I hate paint on decks and anything that is acrylic/waterborne in the transparent stains as well. But when you have a customer with a painted peeling deck - sometimes you do what you have to do - keep it that way.

well after all the pressure washing, scraping, grinding - and a Ben Moore 100 series oil prime - finally got to staining the whole deck with Cabot's latex solid stain for decking product - I never used it before - I assumed it was the PrO.V.T line - but I guess that's for siding.

Anyways - big time thumbs up for the product - the stuff flows flawlessly off your brush, provided you are using a quality brush - and it covers like an absolute dream. As for longevity - eh, who cares nothing latex in nature on decking is going to survive that long on decks anyways. But I would definitely use the product again. I've liked using Sherwin's Deckscapes in the past as well - I'd say this product was as good if not better. Deckscapes is really a ripped-off P&L formula. 

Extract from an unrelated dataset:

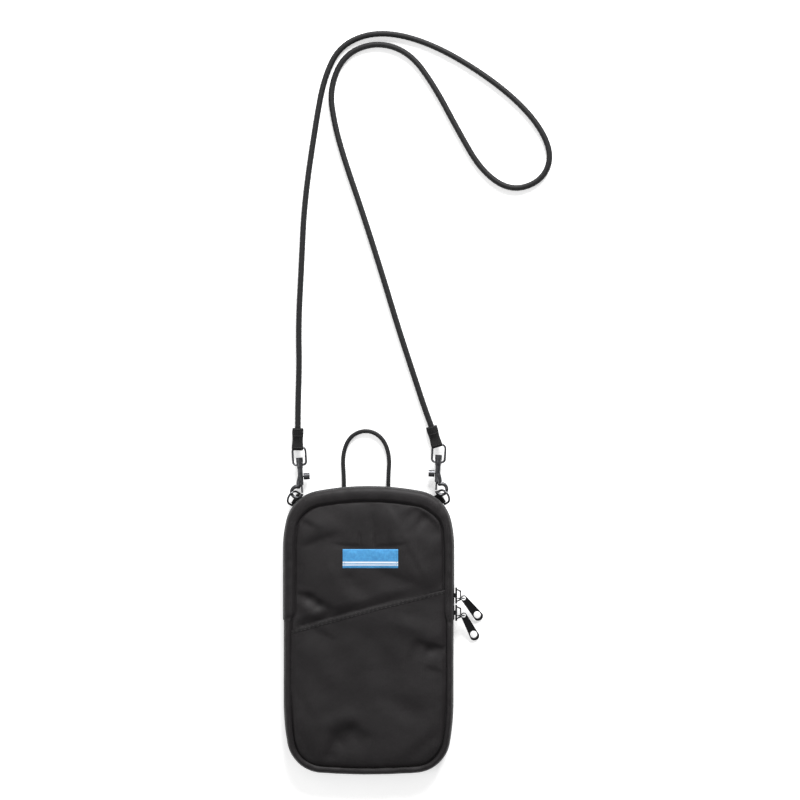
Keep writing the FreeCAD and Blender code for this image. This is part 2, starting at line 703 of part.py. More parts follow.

Also a big thumbs up - I had to do more priming today, so I used the Cabot's problem solver quick dry primer - you can tint it up to 4 ozs. My formula called for 6 ozs - but the paint store owner told me he would get the 'recipe' for quarts and do that 3 times over. As this was lattice - I am not a 'purest' as to the long dry primers like the 100 series B.M. As well it's harder and harder to find anything but quick-dry these days. But the primer looked almost identical in color for a pretty decent mid-base brown color - and it dried like in 2 hours flat for recoating. Good products, good weather, very happy customer, deposited a check today!


----------